Hess is quite a personality. He’s media-friendly within the bounds that he’s allowed to be and he has a remarkably close relationship with the players he’s caring for. In fact, post-game, Hess’ training room is the most popular hangout for the players in the locker room.
“I think there are a few reasons why players like to keep their injuries quiet. One is privacy. They are in an unfortunate position to be very public figures, and everyone always asks them questions such as, “What happened?” and “When will you be back?” The training room is one place where they can feel comfortable saying what they need to say without worrying whether the wrong person will hear. They know that I am there to help make them better and would not risk that trust or their health.”
That bond extends into the summer as well and sometimes even beyond the player’s year’s with the team.

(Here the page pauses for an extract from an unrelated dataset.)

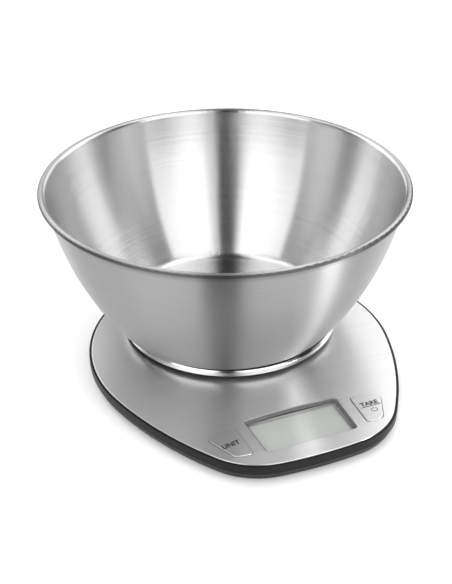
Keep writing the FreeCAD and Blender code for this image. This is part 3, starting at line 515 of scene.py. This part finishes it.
def dark_flag(name, rows, shadow=True, tone=0.01, density=1.0):
    """Matt black flag or scrim through rows of points that only shows as a reflection."""
    verts = [spot for row in rows for spot in row]
    faces = [(2 * i, 2 * i + 1, 2 * i + 3, 2 * i + 2) for i in range(len(rows) - 1)]
    mesh = bpy.data.meshes.new(name)
    mesh.from_pydata(verts, [], faces)
    paint = Paint(name).set(Roughness=0.9, Specular_IOR_Level=0.0, Alpha=density)
    paint.shader.inputs["Base Color"].default_value = (tone, tone, tone, 1)
    mesh.materials.append(paint.material)
    flag = bpy.data.objects.new(name, mesh)
    bpy.context.scene.collection.objects.link(flag)
    flag.visible_camera = False
    flag.visible_diffuse = False
    flag.visible_shadow = shadow


def arching_flag(name, left, right, reach, density=1.0):
    """Flag from the camera's side over the bowl to the far side, narrower overhead."""
    aside = (round_the_bowl(90, 0, 1) - round_the_bowl(-90, 0, 1)) / 2
    steps, start, end, narrowest = 30, -2, 180, 0.5
    rows = []
    for i in range(steps + 1):
        rise = start + (end - start) * i / steps
        spot = round_the_bowl(0, rise, reach)
        width = aside * max(narrowest, abs(math.cos(math.radians(rise))))
        rows.append([spot - width * left, spot + width * right])
    dark_flag(name, rows, density=density)


def upright_flag(name, azimuths, elevations, reach):
    """Flag between two azimuths that follows a circle upwards round the bowl."""
    steps, (low, high) = 12, elevations
    rises = [low + (high - low) * i / steps for i in range(steps + 1)]
    dark_flag(name, [[round_the_bowl(a, rise, reach) for a in azimuths] for rise in rises])


def floor_flag(name, azimuths, near, far, tone):
    """Dark strip just above the floor, in front of the scale, that casts no shadow."""
    rows = [[round_the_bowl(a, 0, reach) + Vector((0, 0, 0.001)) for a in azimuths]
            for reach in (near, far)]
    dark_flag(name, rows, False, tone)


def make_lights():
    world = bpy.data.worlds.new("studio")
    bpy.context.scene.world = world
    world.use_nodes = True
    background = world.node_tree.nodes["Background"]
    background.inputs["Color"].default_value = (1, 1, 1, 1)
    background.inputs["Strength"].default_value = 0.36
    softbox("left_softbox", (-58, -10), (12, 55), 1.5, 1.58)
    softbox("right_softbox", (7, 56), (12, 55), 1.5, 1.58)
    softbox("left_side_light", (-138, -108), (2, 50), 1.5, 1.2)
    softbox("right_side_light", (104, 132), (2, 50), 1.5, 1.2)
    softbox("back_light", (135, 225), (4, 72), 1.6, 1.0)
    softbox("low_strip", (55, 67), (1, 8), 0.9, 38.0)
    area_light("top_light", (BOWL.x, BOWL.y, 1.7), (BOWL.x, BOWL.y, 0), 1.7, 13)
    arching_flag("arching_flag", 0.235, 0.145, 1.2)
    arching_flag("arching_scrim", 0.34, 0.32, 1.21, 0.4)
    upright_flag("left_flag", (-103, -86), (-2, 88), 1.3)
    upright_flag("right_flag", (74, 92), (-2, 88), 1.3)
    floor_flag("floor_flag", (-12, 8), 0.2, 1.2, 0.02)


def make_camera():
    """Camera at the photograph's angle, placed about the bowl's axis."""
    down, roll = math.radians(31.49), math.radians(-0.45)
    away, above = 666.2 * MM, 327.6 * MM
    lens = bpy.data.cameras.new("camera")
    lens.sensor_fit = "VERTICAL"
    lens.sensor_height = 36
    lens.lens = 74.0
    lens.clip_start = 0.01
    camera = bpy.data.objects.new("camera", lens)
    bpy.context.scene.collection.objects.link(camera)
    camera.location = (BOWL.x - away * math.sin(HEADING), BOWL.y - away * math.cos(HEADING),
                       top_of("bowl") + above)
    turn = Matrix.Rotation(-HEADING, 4, "Z") @ Matrix.Rotation(math.pi / 2 - down, 4, "X")
    camera.rotation_euler = (turn @ Matrix.Rotation(roll, 4, "Z")).to_euler()
    bpy.context.scene.camera = camera


dress_all()
make_labels()
make_floor()
make_backdrop()
make_lights()
make_camera()

bpy.context.scene.view_settings.view_transform = "Standard"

Sure, some of it can be chalked up to the whole “Doctor/patient” dynamic…some of it even might stray into something a little father/son-esque. However, given the nature of who Damien Hess is; his level of commitment to the well-being of those he’s been charged to care for, and the relationship that’s so clearly evident to anyone who spends any time around this team when the cameras and fans are all the rest are on to the next thing, the vast majority of the reason they’re in there is because of who Damien Hess is, a good all-around person… They may not give you a championship ring for that, but it does get you something even more valuable…a life filled to overflowing with friends and colleagues that respect what you do.
Damien Hess has all of that and he has a bright future as one of the best Athletic Trainers in the business.